Experiment: Qwen2.5‑32B + DAPO reaches 50 points on AIME 2024 after only 5 K steps—50 % fewer steps than PPO—while the open‑source implementation remains stable.

6.4 RLVR (Reinforcement Learning with Verifiable Rewards)

RLVR eliminates human labeling by using automatic verifiers as reward signals. For math problems the verifier checks the final answer; for code it runs unit tests; for logic it validates derivations.
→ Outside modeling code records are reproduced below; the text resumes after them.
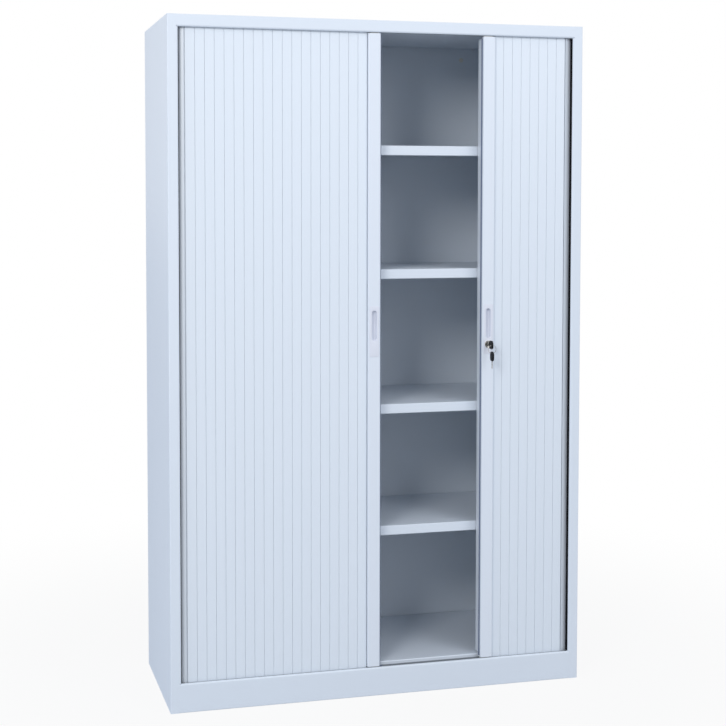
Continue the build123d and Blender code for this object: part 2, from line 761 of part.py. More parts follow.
def lock_plug():
    """Turning core with the keyway and the square tail for the cam."""
    face = -PLATE_FACE - LOCK_FLANGE + LOCK_FIT
    plug = rod_y(PLUG_R, face, -CAM_FRONT - CAM_GAP / 2)
    plug += block(
        -CAM_SQUARE / 2, CAM_SQUARE / 2, -CAM_FRONT - SHEET, -CAM_BACK, -CAM_SQUARE / 2, CAM_SQUARE / 2
    )
    half_way = KEY_BLADE / 2 + LOCK_FIT
    half_height = KEY_BLADE_HEIGHT / 2 + LOCK_FIT
    return plug - block(
        -half_way, half_way, face - SHEET, face + KEY_BLADE_DEPTH + LOCK_FIT, -half_height, half_height
    )


def lock_cam():
    """Hooked cam, drawn locked towards -X and stored turned up."""
    arm = patch((0, CAM_HALF), (-CAM_REACH, CAM_HALF), (-CAM_REACH, -CAM_HALF), (0, -CAM_HALF))
    near, far = bar_edge_reach("left")
    middle = (near + far) / 2
    notch = Pos(-middle, -CAM_HALF + CAM_NOTCH_DEPTH / 2) * Rectangle(CAM_NOTCH, CAM_NOTCH_DEPTH)
    eye = Rectangle(CAM_SQUARE + LOCK_FIT, CAM_SQUARE + LOCK_FIT)
    outline = arm + Circle(CAM_HUB_R) - notch - eye
    cam = extrude(Plane.XZ * outline, amount=-CAM_THICK)
    return Pos(0, -CAM_FRONT, 0) * Rot(0, 90, 0) * cam


def bow(edge_y):
    """Flat plastic bow in the YZ plane, from edge_y forwards, with the ring hole near its far end."""
    far = edge_y - KEY_BOW_LENGTH
    outline = RectangleRounded(KEY_BOW_LENGTH, KEY_BOW_WIDTH, KEY_BOW_CORNER)
    outline = Pos((edge_y + far) / 2, 0) * outline
    outline -= Pos(far + KEY_HOLE_EDGE, 0) * Circle(KEY_HOLE_R)
    return along_x(outline, -KEY_BOW_THICK / 2, KEY_BOW_THICK / 2)


def key_blade(start, length):
    """Flat steel blade in the YZ plane, from start towards +Y, with a pointed tip."""
    half = KEY_BLADE_HEIGHT / 2
    end = start + length
    outline = make_face(
        Polyline(
            (start, -half),
            (end - half, -half),
            (end, 0),
            (end - half, half),
            (start, half),
            close=True,
        ).edges()
    )
    return along_x(outline, -KEY_BLADE / 2, KEY_BLADE / 2)


def key_start():
    """Front edge of the key blade inside the bow, and the bow's near edge, as distances in Y."""
    face = -PLATE_FACE - LOCK_FLANGE
    return face - KEY_STICKOUT


def ring_axis():
    """Y of the ring hole in the inserted key."""
    return key_start() - KEY_BOW_LENGTH + KEY_HOLE_EDGE


def key():
    """The key in the lock: bow and blade."""
    near = key_start()
    blade = key_blade(near, KEY_STICKOUT + KEY_BLADE_DEPTH)
    return bow(near), blade


def key_ring():
    """Flat-wire ring through the bow's hole, hanging in the XZ plane."""
    half = RING_WIDTH / 2
    ring = rod_y(RING_R + RING_THICK / 2, -half, half) - rod_y(RING_R - RING_THICK / 2, -2 * half, 2 * half)
    return Pos(0, ring_axis(), -RING_R) * ring


def spare_key():
    """A second key that hangs from the bottom of the ring, blade down."""
    blade = key_blade(0, KEY_STICKOUT + KEY_BLADE_DEPTH)
    hole = -KEY_BOW_LENGTH + KEY_HOLE_EDGE
    place = Pos(0, ring_axis(), -2 * RING_R) * Rot(-90, 0, 0) * Pos(0, -hole, 0)
    return place * bow(0), place * blade


def strike_plate():
    """Steel plate behind the left bar's leg, slotted for the hooked cam."""
    start = -BAR_WIDTH + BAR_WALL
    low, high = cam_slot("left")
    near = SLAT_REAR + STRIKE_PLAY
    plate = block(
        start,
        start + STRIKE_PLATE,
        near,
        near + STRIKE_WIDTH,
        LOCK_Z - STRIKE_HEIGHT / 3,
        LOCK_Z + STRIKE_HEIGHT * 2 / 3,
    )
    slot = block(
        start - SHEET,
        start + 2 * STRIKE_PLATE,
        -CAM_FRONT - 2 * STRIKE_PLAY,
        -CAM_BACK + 2 * STRIKE_PLAY,
        low,
        high,
    )
    return plate - slot


# ---------------------------------------------------------------- assembly
def door(side):
    """Every node of one door, in its stored position."""
    slats_in_front = OPEN_SLATS if side == "right" else CLOSED_SLATS
    x, y = hinge_point(-slats_in_front)
    on_bar = Pos(x, y, 0)
    nodes = {
        "door_bar": on_bar * door_bar(side),
        "grip": on_bar * grip(side),
        "edge_seal": on_bar * edge_seal(),
        "guide_shoes": group([on_bar * guide_shoe("lower"), on_bar * guide_shoe("upper")]),
    }
    for name, slats in curtain_groups().items():
        nodes[name] = curtain(slats, slats_in_front)
    if side == "left":
        nodes["strike_plate"] = on_bar * strike_plate()
    return {f"{side}_{name}": handed(shape, side) for name, shape in nodes.items()}


def lock():
    """Every node of the lock and its keys, on the right door."""
    x, y = hinge_point(-OPEN_SLATS)
    place = Pos(x + BAR_MIDDLE, y, LOCK_Z)
    key_bow, key_steel = key()
    spare_bow, spare_steel = spare_key()
    return {
        "lock_housing": place * lock_housing(),
        "lock_nut": place * lock_nut(),
        "lock_plug": place * lock_plug(),
        "lock_cam": place * lock_cam(),
        "key_bow": place * key_bow,
        "key_blade": place * key_steel,
        "key_ring": place * key_ring(),
        "spare_key_bow": place * spare_bow,
        "spare_key_blade": place * spare_steel,
    }


def pair(shape):
    """A right-hand solid and its mirror image, kept as one node."""
    return group([shape, mirror(shape, about=Plane.YZ)])


def cabinet():
    """Every node by name."""
    nodes = {
        "right_side_panel": side_panel(),
        "left_side_panel": handed(side_panel(), "left"),
        "top_panel": top_panel(),
        "plinth": plinth(),
        "back_panel": back_panel(),
        "base_pan": base_pan(),
        "ceiling_pan": ceiling_pan(),
        "cabinet_floor": cabinet_floor(),
        "right_liner": liner(),
        "left_liner": handed(liner(), "left"),
        "shelf_clips": shelf_clips(),
    }
    for number, top in enumerate(SHELF_TOPS, start=1):
        nodes[f"shelf_{number}"] = shelf(top)
    for level in ("lower", "upper"):
        nodes[f"{level}_front_rail"] = front_rail(level)
        nodes[f"{level}_corner_guides"] = pair(corner_guide(level))
        nodes[f"{level}_side_rails"] = pair(side_rail(level))
    nodes["tail_stops"] = group(
        [shape for level in ("lower", "upper") for shape in pair(tail_stop(level)).solids()]
    )
    nodes["centre_stops"] = group([centre_stop("lower"), centre_stop("upper")])
    nodes.update(door("left"))
    nodes.update(door("right"))
    nodes.update(lock())
    return nodes


os.makedirs("parts", exist_ok=True)
for node_name, node_shape in cabinet().items():
    export_step(node_shape, f"parts/{node_name}.step")
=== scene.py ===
# %% [markdown]
# # A tambour cabinet in a studio
# The cabinet comes in as a finished frame of folded steel, slats, guides and a lock.  This lesson
# gives every surface its real finish, models the small moulded and turned pieces that deserve
# rounder edges, and sets up a plain studio.  Loading comes first, because each later step asks the
# frame where its pieces are.

# %% Load the frame
from math import atan2, copysign, cos, pi, radians, sin

import bmesh
import bpy
from mathutils import Matrix, Vector


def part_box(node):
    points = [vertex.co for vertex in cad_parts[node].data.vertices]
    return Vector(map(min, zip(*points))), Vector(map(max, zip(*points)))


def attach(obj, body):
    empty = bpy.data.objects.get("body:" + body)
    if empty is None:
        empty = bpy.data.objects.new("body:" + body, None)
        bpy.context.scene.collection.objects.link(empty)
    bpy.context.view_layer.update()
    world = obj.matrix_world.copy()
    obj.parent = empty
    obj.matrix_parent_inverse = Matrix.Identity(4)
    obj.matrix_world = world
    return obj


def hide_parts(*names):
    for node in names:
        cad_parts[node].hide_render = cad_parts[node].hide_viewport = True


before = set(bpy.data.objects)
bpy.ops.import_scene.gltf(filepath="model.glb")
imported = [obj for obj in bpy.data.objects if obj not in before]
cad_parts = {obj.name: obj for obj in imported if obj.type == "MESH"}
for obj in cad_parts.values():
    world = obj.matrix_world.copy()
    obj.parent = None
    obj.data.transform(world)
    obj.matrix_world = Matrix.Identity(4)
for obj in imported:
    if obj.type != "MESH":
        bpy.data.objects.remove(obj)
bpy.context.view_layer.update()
MM = 0.001

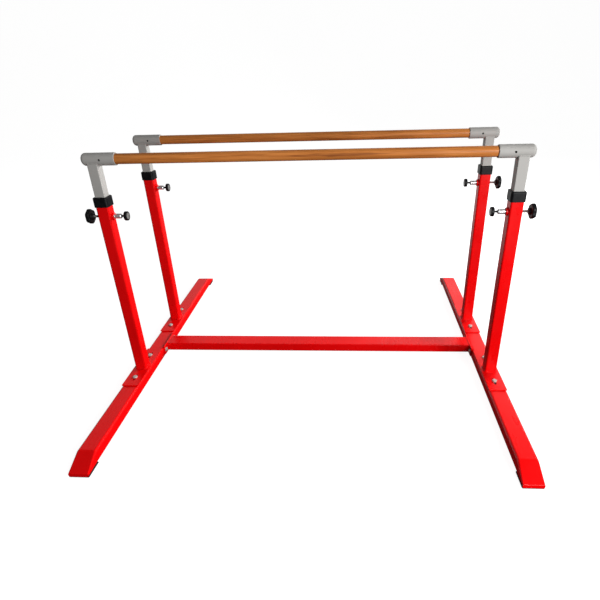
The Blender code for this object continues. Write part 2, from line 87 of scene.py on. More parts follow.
# Details that a box does not show
BEAM_CORNER = 10 * MM
BEAM_SLOPE = 80 * MM
BEAM_END_HEIGHT = 14 * MM
CROSS_CORNER = 4 * MM
POST_HALF = 25 * MM
POST_CORNER = 7.5 * MM
POST_WALL = 2.5 * MM
PLATE_THICKNESS = 5 * MM
INNER_CORNER = 3 * MM
INNER_WALL = 2 * MM
HOLE_COUNT = 7
HOLE_PITCH = 50 * MM
HOLE_RADIUS = 5.3 * MM
SLEEVE_BORE = 20.4 * MM
SLEEVE_END_WALL = 10 * MM
SLEEVE_END_ROUNDING = 15 * MM
CLAMP_HOLE_RADIUS = 5.3 * MM
BOSS_RADIUS = 15 * MM
BOSS_REACH = 8 * MM
PIN_RADIUS = 4 * MM
SLOT_RADIUS = 5.5 * MM
SLOT_LENGTH = 50 * MM
SLOT_DEPTH = 30 * MM
BOLT_HEAD = 9 * MM
SHOWN_BOLT_HEAD = 6.4 * MM  # the photograph's heads are lower than the CAD's
PIN_CAP_RADIUS = 13 * MM
PIN_CAP_DEPTH = 1.4 * MM
GAP = 0.3 * MM


# ---- Mesh tools --------------------------------------------------------------------------------

def outline(half_u, half_v, radius, flat_steps=1):
    """A rounded rectangle about the origin, anticlockwise, with its straight sides in flat_steps parts."""
    radius = max(radius, 0.05 * MM)
    points = []
    for corner in range(4):
        turn = math.pi / 2 * corner
        sign_u, sign_v = ((1, 1), (-1, 1), (-1, -1), (1, -1))[corner]
        centre = (sign_u * (half_u - radius), sign_v * (half_v - radius))
        for i in range(ARC_STEPS + 1):
            angle = turn + math.pi / 2 * i / ARC_STEPS
            points.append((centre[0] + radius * math.cos(angle), centre[1] + radius * math.sin(angle)))
    if flat_steps == 1:
        return points
    full = []
    per_corner = ARC_STEPS + 1
    for i, point in enumerate(points):
        full.append(point)
        if i % per_corner == per_corner - 1:
            after = points[(i + 1) % len(points)]
            for step in range(1, flat_steps):
                share = step / flat_steps
                full.append(tuple(a + (b - a) * share for a, b in zip(point, after)))
    return full


def loft(rings, closed=False, caps=True):
    """Quads from ring to ring. A closed loft joins the last ring to the first, and needs no caps."""
    work = bmesh.new()
    rows = [[work.verts.new(point) for point in ring] for ring in rings]
    pairs = list(zip(rows, rows[1:]))
    if closed:
        pairs.append((rows[-1], rows[0]))
    for below, above in pairs:
        for i in range(len(below)):
            j = (i + 1) % len(below)
            work.faces.new((below[i], below[j], above[j], above[i]))
    if caps and not closed:
        work.faces.new(list(reversed(rows[0])))
        work.faces.new(rows[-1])
    bmesh.ops.remove_doubles(work, verts=work.verts, dist=0.002 * MM)
    bmesh.ops.recalc_face_normals(work, faces=work.faces)
    return work


def square_ring(half, radius, z, flat_steps=1):
    return [(u, v, z) for u, v in outline(half, half, radius, flat_steps)]


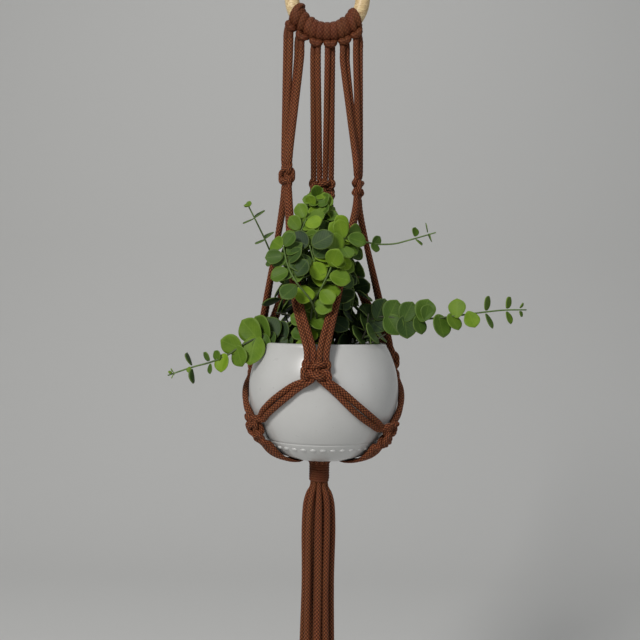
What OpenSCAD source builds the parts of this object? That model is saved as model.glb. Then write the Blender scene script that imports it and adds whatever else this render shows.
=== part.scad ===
// Hanging macrame planter: a bowl pot held in a net of twelve knotted strands under a wooden ring.
// Millimetres, +Z up, front towards -Y. The origin is the hang point, at the top of the ring's hole.

/* [Ring] */
// Outer diameter of the wooden ring
ring_od = 70; // [68:1:72]
// Thickness of the ring's round bar
ring_t = 12; // [11.5:0.5:12.5]

/* [Cord] */
// Diameter of a taut strand
cord_d = 4.8; // [4.4:0.1:4.8]
// Diameter of a free tassel strand
tassel_d = 5; // [4.6:0.1:5]
// Length of the tassel below the gathering wrap
tassel_l = 218; // [180:1:240]

/* [Pot] */
// Widest diameter of the pot
pot_d = 122; // [120:1:122]
// Height of the pot from its base to its rim
pot_h = 92; // [91:1:93]
// Thickness of the pot's wall
wall_t = 4; // [3:0.5:5]
// Number of raised beads near the base
bead_count = 36; // [20:1:38]

/* [Gathering wrap] */
// Number of turns
wrap_turns = 6; // [4:1:8]
// Outer diameter
wrap_d = 16.4; // [16:0.1:17]

/* [Hidden] */
$fn = 48;

// Colours
cord_colour = [0.45, 0.24, 0.15];
wood_colour = [0.90, 0.80, 0.60];
glaze_colour = [0.93, 0.93, 0.91];
foam_colour = [0.14, 0.11, 0.08];
leaf_colour = [0.36, 0.55, 0.20];

// Ring and heads. Angles on the ring start at +X and run towards +Z.
ring_r = (ring_od - ring_t) / 2;
ring_z = -(ring_od / 2 - ring_t);
cord_r = cord_d / 2;
head_wraps = [210, 232, 254, 276, 298, 320];
head_bars = [218, 236, 257, 274, 292, 310];
wrap_half_angle = 5.3;
wrap_cord_r = 1.85;
wrap_gap = 0.15;
bar_out = 11;
bar_front = 3.5;
bar_half = 3.2;
bar_r = 2;
bar_drop = 1.2;
// Turn of the two legs below each head, seen from above
leg_turns = [-42, -42, -35, 35, 42, 42];
wrap_out = 6.2;
wrap_front = 5.2;

// Strand q, from 0 to 3, lies this far from a knot's middle, across the knot
strand_pitch = cord_d + 0.1;
// Length of the straight lead into and out of a knot or a head
lead = 9;
function across(q) = (q - 1.5) * strand_pitch;

// Pot profile: two ellipse arcs that meet at the widest line, then a cone to the flat base
pot_x = 1.5;
pot_top = -307;
pot_base = pot_top - pot_h;
pot_mid = pot_top - 38;
upper_rise = 67;
lower_drop = 62.5;
base_r = 28;
cone_top_angle = 56;
rim_r = 1.4;
clearance = 0.6;

function arc_rise(z) = z > pot_mid ? upper_rise : lower_drop;
function pot_r(z) = pot_d / 2 * sqrt(max(0, 1 - pow((z - pot_mid) / arc_rise(z), 2)));
// How far the wall faces below the horizontal, in degrees
function pot_tilt(z) = atan(((pot_mid - z) / pow(arc_rise(z), 2)) / (pot_r(z) / pow(pot_d / 2, 2)));
function polar(r, az, z) = [r * cos(az), r * sin(az), z];
// A point that stands off the pot's wall
function off_pot(az, z, off) =
    [pot_x, 0, 0] + polar(pot_r(z) + off * cos(pot_tilt(z)), az, z - off * sin(pot_tilt(z)));

// Knots: middle, facing azimuth, tilt below the horizontal, half height
KNOT_LEFT = 0;
KNOT_RIGHT = 1;
KNOT_BACK = 2;
KNOT_FRONT = 3;
KNOT_REAR_LEFT = 4;
KNOT_REAR_RIGHT = 5;
KNOT_LOW_LEFT = 6;
KNOT_LOW_RIGHT = 7;
KNOT_LOW_BACK = 8;
shoulder_r = 63.6;
shoulder_tilt = -12;
low_off = 5.8;
knots = [
    [[-31, -7, -171], 201, 0, 7.5],
    [[27, -7, -180], 345, 0, 7.5],
    [[-2, 14, -178], 90, 0, 7],
    [polar(shoulder_r, 266, -321), 266, shoulder_tilt, 11],
    [[pot_x, 0, 0] + polar(shoulder_r, 150, -322), 150, shoulder_tilt, 10],
    [[pot_x, 0, 0] + polar(shoulder_r, 30, -322), 30, shoulder_tilt, 10],
    [off_pot(208, -371, low_off), 208, pot_tilt(-371), 8],
    [off_pot(330, -375, low_off), 330, pot_tilt(-375), 8],
    [off_pot(90, -373, low_off), 90, pot_tilt(-373), 8]
];
band_r = 1.9;
band_out = 3.4;
band_half = 7;
winding_turns = 2;
winding_steps = 20;
core_r = 2.3;
filler_x = 2.4;

// Directions of a knot: across it, up along it and out of it
function knot_u(k) = [-sin(knots[k][1]), cos(knots[k][1]), 0];
function knot_w(k) = polar(cos(knots[k][2]), knots[k][1], -sin(knots[k][2]));
function knot_v(k) = cross(knot_w(k), knot_u(k));
// Where strand q enters (end = 1) or leaves (end = -1) knot k
function knot_port(k, q, end) =
    knots[k][0] + knot_u(k) * across(q) + knot_v(k) * end * (knots[k][3] - 1.5);

// Gathering wrap and tassel
foot_x = -1;
wrap_top = -404;
wrap_h = 17.6;
wrap_bottom = wrap_top - wrap_h;
turn_r = wrap_h / wrap_turns / 2;
squeezed_r = 1.75;
second_r = 2.1;

// Height, and distance from the axis of the outer and of the inner strands.
// The last height is measured back from each strand's tip.
fall = [[-424.2, 6, 2.1], [-429, 8.4, 2.8], [-437, 10.4, 3.8], [-455, 11.5, 4.7], [-500, 11, 4.4],
        [-560, 12, 5]];
tip_outer_r = 12.4;
tip_inner_r = 5;
// Azimuth, drift round the axis and change of length of each strand; the first nine are outer ones
strands = [
    [270, 4, 0], [310, -5, -5], [350, 3, 2], [30, 6, -8], [70, -4, 0], [110, 5, -4], [150, -4, 3],
    [190, 5, -6], [230, -5, 1], [250, 8, -3], [10, -8, 4], [130, 6, -7]
];
outer_strands = 9;
tip_z = wrap_bottom - tassel_l;
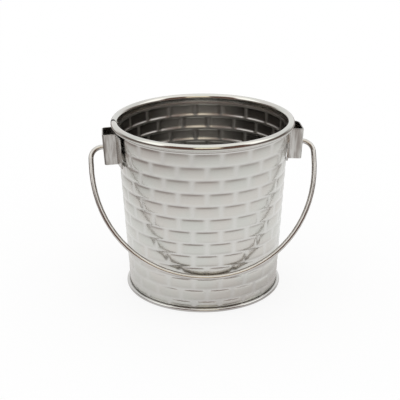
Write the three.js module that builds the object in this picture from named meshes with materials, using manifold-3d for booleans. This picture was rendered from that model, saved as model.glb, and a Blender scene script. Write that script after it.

Rewards are binary (1 = correct, 0 = incorrect), making them simple, reliable, and scalable.

DeepSeek‑R1 experiments reveal that pure RLVR training can induce self‑reflection and dynamic strategy switching without any human‑generated chain‑of‑thought data.

Training cost: $294,000, which is orders of magnitude lower than the annotation‑heavy RLHF pipelines.

7. Comparison of the three post‑training methods

GRPO : replaces critic with group ranking; suitable for general LLM alignment (>10 B); low VRAM; requires multi‑response sampling.

DAPO : token‑level advantage + dynamic sampling; excels at long‑chain tasks (math, code); low VRAM; needs long‑sequence data.

RLVR : verifiable rewards replace human labels; ideal for tasks with automatic correctness checks; extremely low VRAM; no human data needed.

8. Full training pipeline for 2026

Pretraining (Scaling Law + data engineering) ↓ SFT (labeled data) ↓ Post‑training (GRPO/DAPO/RLVR) ↓ Deployment

9. Practical advice for individuals and teams

Use off‑the‑shelf pretrained models (Llama, Qwen, DeepSeek) for most scenarios; fine‑tuning is optional.

Prefer LoRA for parameter‑efficient fine‑tuning; it offers low cost and strong performance.

For alignment, choose DPO for general dialogue and RLVR for math/code where verifiable rewards exist.

Prioritize data quality: cleaning 1 000 high‑quality examples beats using 10 000 noisy ones.

References

DeepSeek‑R1 paper (2026‑01), ARC Prize Foundation, llm‑stats.com 2026‑03 review, Zhiyuan Institute 2026 report; OpenAI GPT‑5 technical report; Anthropic Claude training whitepaper; DeepSeek technical blog.